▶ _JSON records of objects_
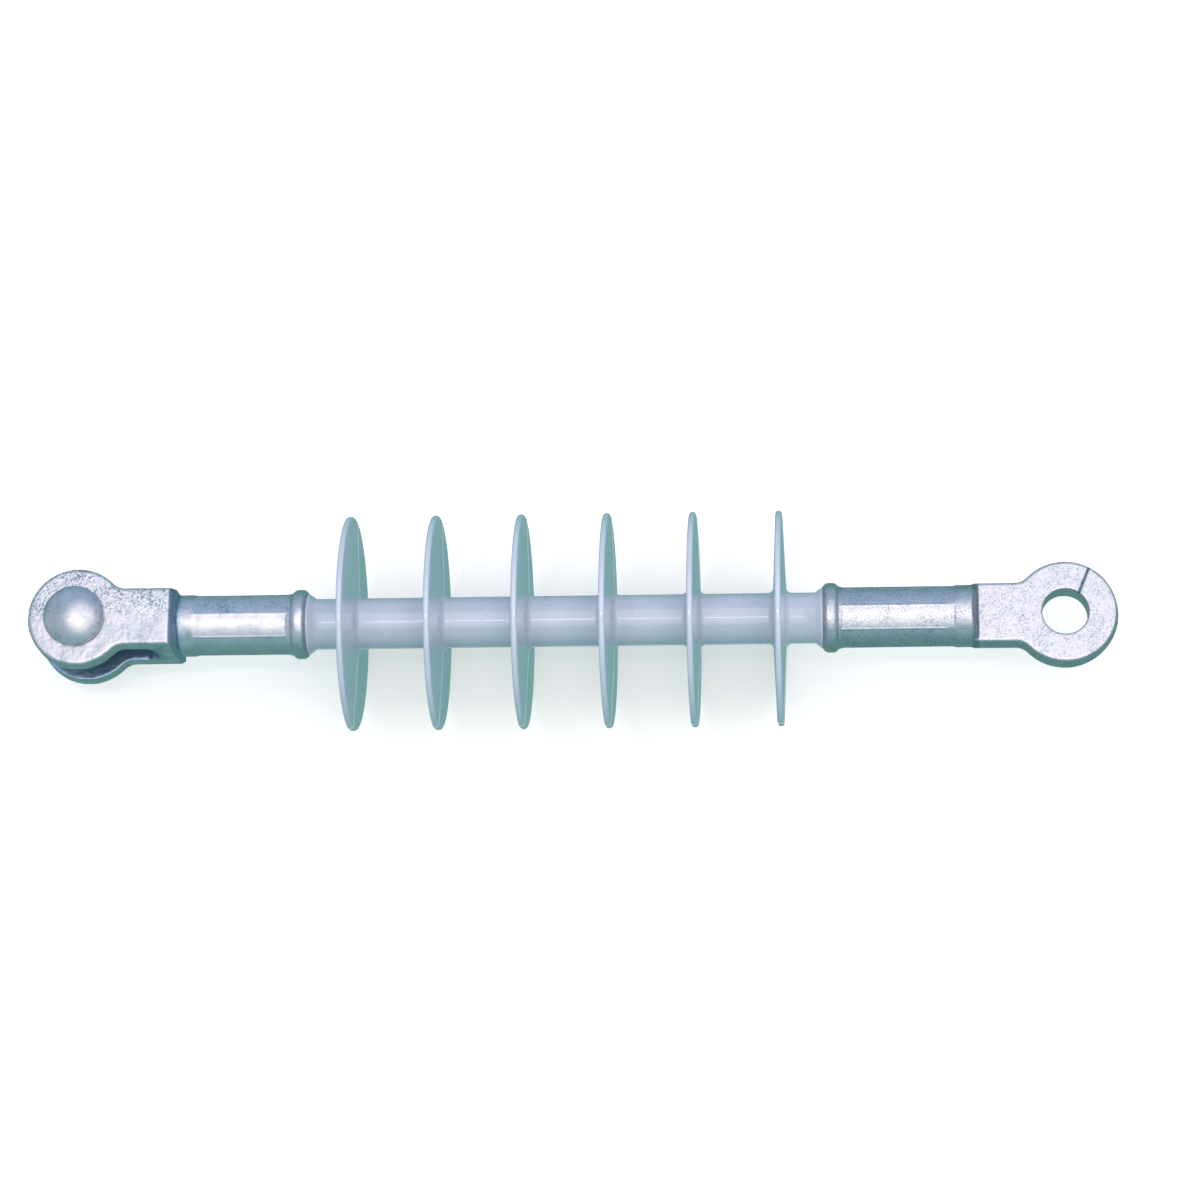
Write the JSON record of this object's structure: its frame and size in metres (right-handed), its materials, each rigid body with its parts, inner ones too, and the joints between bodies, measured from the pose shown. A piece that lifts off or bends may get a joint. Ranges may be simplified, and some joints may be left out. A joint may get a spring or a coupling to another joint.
{
  "type": "composite insulator",
  "caption": "Polymer long-rod insulator with round rubber sheds, a forged clevis and pin at one end and a flat tongue eye at the other.",
  "frame": {"origin": "centre of the clevis pin, half way between the two ears", "axes": "+X along the rod from the clevis to the tongue, +Z along the clevis pin towards its head, +Y completes the right-handed set"},
  "size_m": [0.4845, 0.096, 0.096],
  "materials": {
    "fibreglass": "resin-bonded glass fibre, satin",
    "silicone_rubber": "moulded, glossy light blue-grey",
    "galvanised_steel": "hot-dip galvanised over forged steel",
    "pin_steel": "hot-dip galvanised, smooth",
    "split_pin_steel": "drawn stainless wire"
  },
  "bodies": {
    "insulator": {"fibreglass_rod": "fibreglass", "rubber_housing": "silicone_rubber", "clevis_fitting": "galvanised_steel", "tongue_fitting": "galvanised_steel"},
    "pin": {"clevis_pin": "pin_steel", "split_pin": "split_pin_steel"}
  },
  "joints": [
    {"name": "clevis_pin_turn", "type": "hinge", "parent": "insulator", "child": "pin", "pos_m": [0, 0, 0], "axis": [0, 0, 1], "continuous": true}
  ]
}
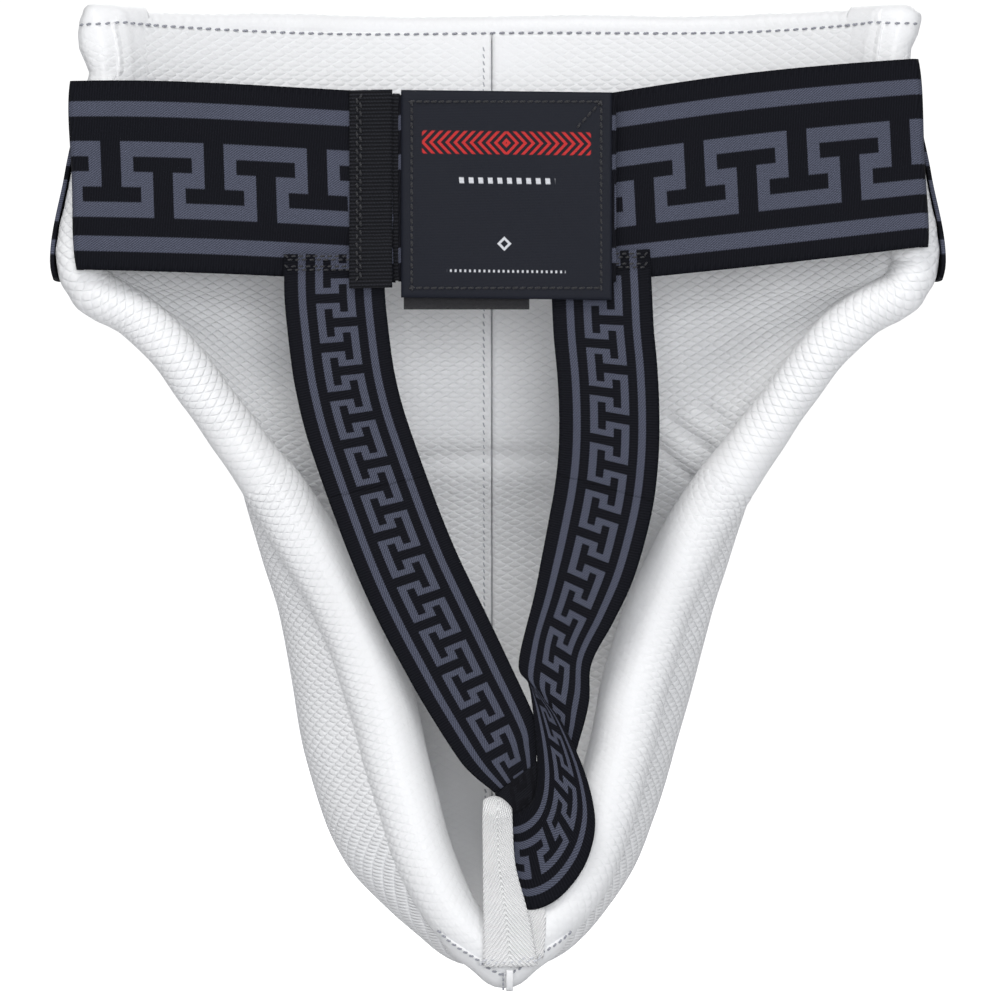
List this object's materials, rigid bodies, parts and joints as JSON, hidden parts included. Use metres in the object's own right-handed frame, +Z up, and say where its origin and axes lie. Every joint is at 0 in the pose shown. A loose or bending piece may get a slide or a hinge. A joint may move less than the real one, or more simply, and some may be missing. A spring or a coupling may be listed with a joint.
{
  "type": "groin protector",
  "caption": "Padded groin guard with a moulded cup, winged leg cut-outs, an elastic waistband closed by a peel-off tab, and an elastic leg strap threaded through a tape loop.",
  "frame": {"origin": "centre of the waist opening, at the mid-height of the waistband's left fold", "axes": "+Z up along the wearer's body, +X to the wearer's right, +Y forwards, away from the wearer"},
  "size_m": [0.287, 0.0989, 0.3167],
  "materials": {
    "cover": "embossed, satin",
    "lining": "fine grained, satin",
    "foam": "closed-cell foam",
    "hard_cup": "moulded",
    "elastic": "jacquard woven",
    "webbing": "coarse woven nylon",
    "loop_pile": "brushed pile",
    "label": "satin woven",
    "cotton_tape": "twill woven",
    "white_thread": "spun",
    "grey_thread": "spun",
    "black_thread": "spun"
  },
  "bodies": {
    "shell": {"outer_cover_left": "cover", "outer_cover_right": "cover", "lining_left": "lining", "lining_right": "lining", "inner_foam_pad": "foam", "belly_foam_pad": "foam", "hard_cup": "hard_cup", "leg_roll_left": "cover", "leg_roll_right": "cover", "leg_core_left": "foam", "leg_core_right": "foam", "cup_roll": "lining", "cup_roll_core": "foam", "top_hem": "cover", "hem_core": "foam", "hem_stitching": "white_thread", "centre_stitching": "white_thread", "tip_binding": "cover", "front_band_left": "elastic", "front_band_right": "elastic", "band_anchor_left": "elastic", "band_anchor_right": "elastic", "leg_strap_left": "elastic", "leg_strap_right": "elastic"},
    "band_left": {"waistband_left": "elastic", "hook_webbing": "webbing", "strap_tack_left": "grey_thread"},
    "band_right": {"waistband_right": "elastic", "loop_patch": "loop_pile", "strap_tack_right": "grey_thread"},
    "closure_tab": {"closure_backing": "elastic", "closure_label": "label", "label_stitching": "black_thread", "hook_patch": "webbing"},
    "keeper": {"keeper_loop": "cotton_tape", "loop_tack": "white_thread", "leg_strap_bight": "elastic"}
  },
  "joints": [
    {"name": "band_left_open", "type": "hinge", "parent": "shell", "child": "band_left", "pos_m": [-0.1336, -0.0252, 0], "axis": [-0.0349, 0, -0.9994], "range_deg": [0, 80], "deforming": ["leg_strap_left"]},
    {"name": "band_right_open", "type": "hinge", "parent": "shell", "child": "band_right", "pos_m": [0.1336, -0.0252, 0.007], "axis": [-0.0523, 0, 0.9986], "range_deg": [0, 40], "deforming": ["leg_strap_right"]},
    {"name": "closure_peel", "type": "hinge", "parent": "band_left", "child": "closure_tab", "pos_m": [-0.0326, -0.0309, -0.0045], "axis": [0, 0, -1], "range_deg": [0, 60]},
    {"name": "keeper_swing", "type": "hinge", "parent": "shell", "child": "keeper", "pos_m": [0.005, -0.0252, -0.251], "axis": [0.9965, 0, 0.0841], "range_deg": [0, 20], "deforming": ["leg_strap_left", "leg_strap_right"]}
  ],
  "couplings": [
    {"joint": "band_right_open", "follows": "band_left_open", "ratio": 0.5}
  ]
}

▶ _WHAT YOU WILL DO_
Return every line of the material exactly.

▶ _WRITTEN SOLUTION_
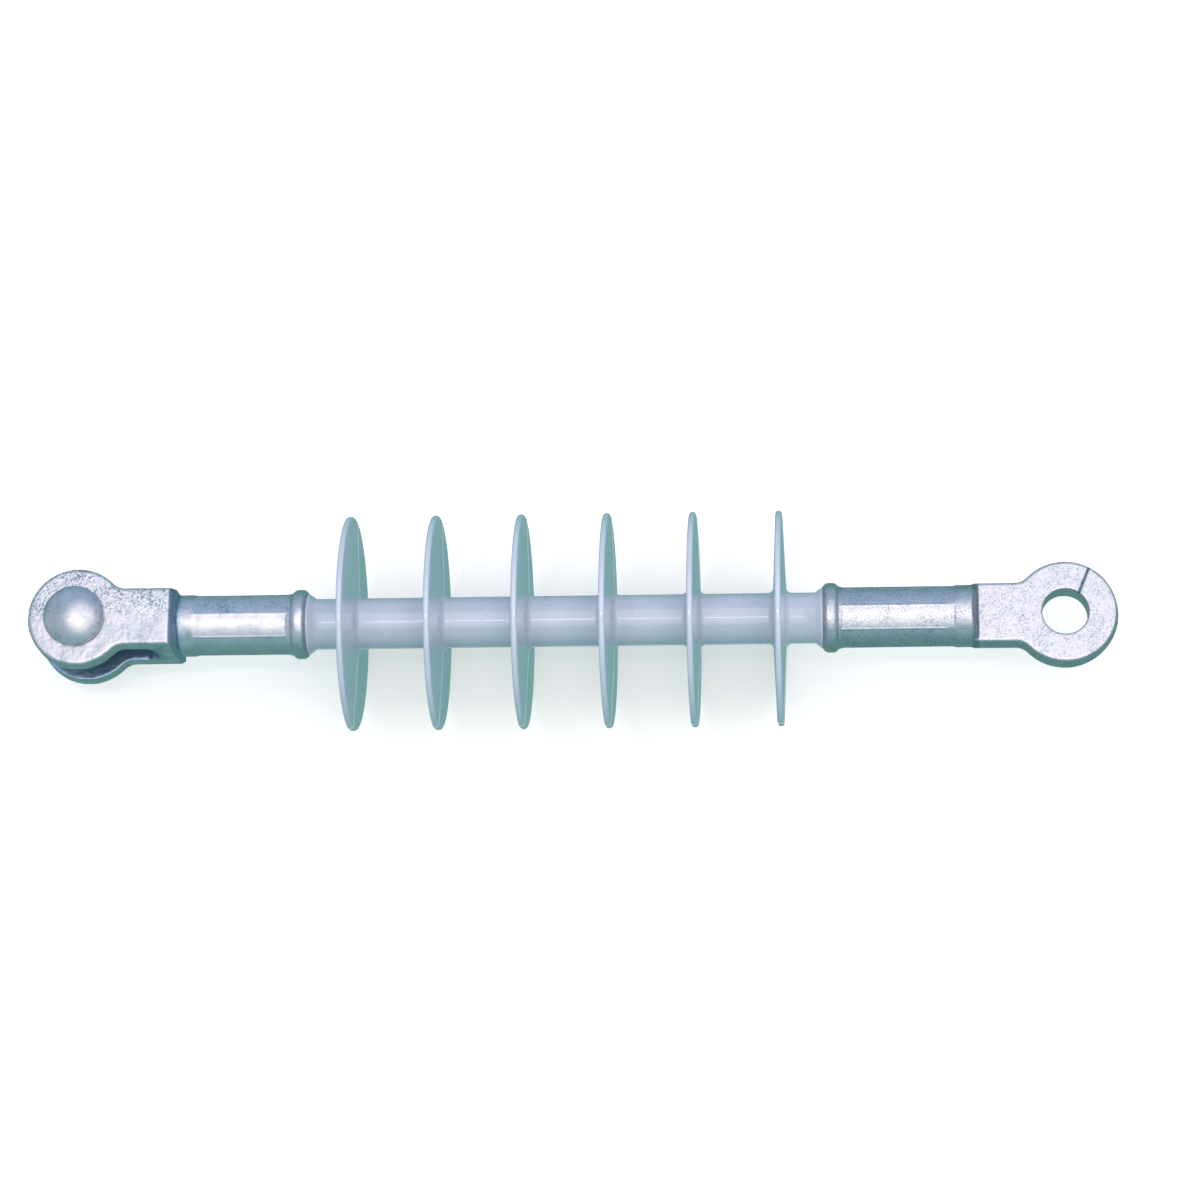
Write the JSON record of this object's structure: its frame and size in metres (right-handed), its materials, each rigid body with its parts, inner ones too, and the joints between bodies, measured from the pose shown. A piece that lifts off or bends may get a joint. Ranges may be simplified, and some joints may be left out. A joint may get a spring or a coupling to another joint.
{
  "type": "composite insulator",
  "caption": "Polymer long-rod insulator with round rubber sheds, a forged clevis and pin at one end and a flat tongue eye at the other.",
  "frame": {"origin": "centre of the clevis pin, half way between the two ears", "axes": "+X along the rod from the clevis to the tongue, +Z along the clevis pin towards its head, +Y completes the right-handed set"},
  "size_m": [0.4845, 0.096, 0.096],
  "materials": {
    "fibreglass": "resin-bonded glass fibre, satin",
    "silicone_rubber": "moulded, glossy light blue-grey",
    "galvanised_steel": "hot-dip galvanised over forged steel",
    "pin_steel": "hot-dip galvanised, smooth",
    "split_pin_steel": "drawn stainless wire"
  },
  "bodies": {
    "insulator": {"fibreglass_rod": "fibreglass", "rubber_housing": "silicone_rubber", "clevis_fitting": "galvanised_steel", "tongue_fitting": "galvanised_steel"},
    "pin": {"clevis_pin": "pin_steel", "split_pin": "split_pin_steel"}
  },
  "joints": [
    {"name": "clevis_pin_turn", "type": "hinge", "parent": "insulator", "child": "pin", "pos_m": [0, 0, 0], "axis": [0, 0, 1], "continuous": true}
  ]
}
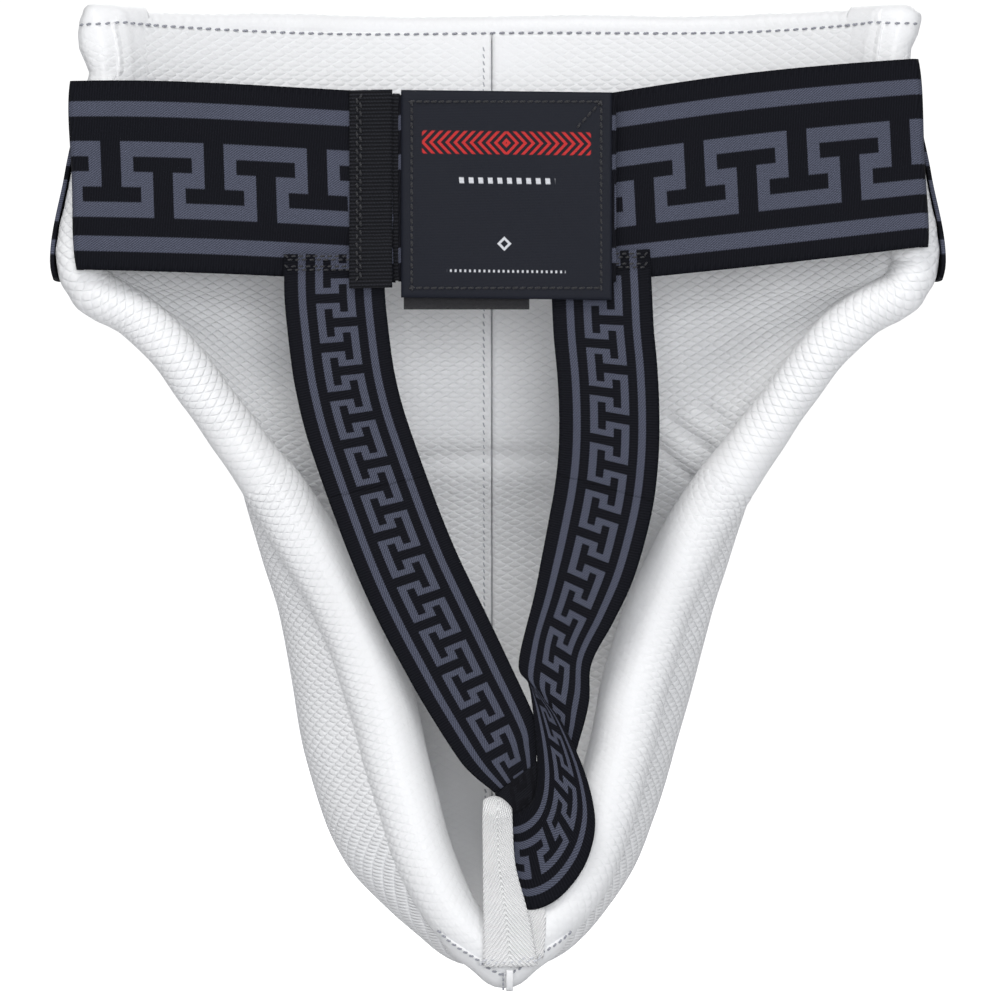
List this object's materials, rigid bodies, parts and joints as JSON, hidden parts included. Use metres in the object's own right-handed frame, +Z up, and say where its origin and axes lie. Every joint is at 0 in the pose shown. A loose or bending piece may get a slide or a hinge. A joint may move less than the real one, or more simply, and some may be missing. A spring or a coupling may be listed with a joint.
{
  "type": "groin protector",
  "caption": "Padded groin guard with a moulded cup, winged leg cut-outs, an elastic waistband closed by a peel-off tab, and an elastic leg strap threaded through a tape loop.",
  "frame": {"origin": "centre of the waist opening, at the mid-height of the waistband's left fold", "axes": "+Z up along the wearer's body, +X to the wearer's right, +Y forwards, away from the wearer"},
  "size_m": [0.287, 0.0989, 0.3167],
  "materials": {
    "cover": "embossed, satin",
    "lining": "fine grained, satin",
    "foam": "closed-cell foam",
    "hard_cup": "moulded",
    "elastic": "jacquard woven",
    "webbing": "coarse woven nylon",
    "loop_pile": "brushed pile",
    "label": "satin woven",
    "cotton_tape": "twill woven",
    "white_thread": "spun",
    "grey_thread": "spun",
    "black_thread": "spun"
  },
  "bodies": {
    "shell": {"outer_cover_left": "cover", "outer_cover_right": "cover", "lining_left": "lining", "lining_right": "lining", "inner_foam_pad": "foam", "belly_foam_pad": "foam", "hard_cup": "hard_cup", "leg_roll_left": "cover", "leg_roll_right": "cover", "leg_core_left": "foam", "leg_core_right": "foam", "cup_roll": "lining", "cup_roll_core": "foam", "top_hem": "cover", "hem_core": "foam", "hem_stitching": "white_thread", "centre_stitching": "white_thread", "tip_binding": "cover", "front_band_left": "elastic", "front_band_right": "elastic", "band_anchor_left": "elastic", "band_anchor_right": "elastic", "leg_strap_left": "elastic", "leg_strap_right": "elastic"},
    "band_left": {"waistband_left": "elastic", "hook_webbing": "webbing", "strap_tack_left": "grey_thread"},
    "band_right": {"waistband_right": "elastic", "loop_patch": "loop_pile", "strap_tack_right": "grey_thread"},
    "closure_tab": {"closure_backing": "elastic", "closure_label": "label", "label_stitching": "black_thread", "hook_patch": "webbing"},
    "keeper": {"keeper_loop": "cotton_tape", "loop_tack": "white_thread", "leg_strap_bight": "elastic"}
  },
  "joints": [
    {"name": "band_left_open", "type": "hinge", "parent": "shell", "child": "band_left", "pos_m": [-0.1336, -0.0252, 0], "axis": [-0.0349, 0, -0.9994], "range_deg": [0, 80], "deforming": ["leg_strap_left"]},
    {"name": "band_right_open", "type": "hinge", "parent": "shell", "child": "band_right", "pos_m": [0.1336, -0.0252, 0.007], "axis": [-0.0523, 0, 0.9986], "range_deg": [0, 40], "deforming": ["leg_strap_right"]},
    {"name": "closure_peel", "type": "hinge", "parent": "band_left", "child": "closure_tab", "pos_m": [-0.0326, -0.0309, -0.0045], "axis": [0, 0, -1], "range_deg": [0, 60]},
    {"name": "keeper_swing", "type": "hinge", "parent": "shell", "child": "keeper", "pos_m": [0.005, -0.0252, -0.251], "axis": [0.9965, 0, 0.0841], "range_deg": [0, 20], "deforming": ["leg_strap_left", "leg_strap_right"]}
  ],
  "couplings": [
    {"joint": "band_right_open", "follows": "band_left_open", "ratio": 0.5}
  ]
}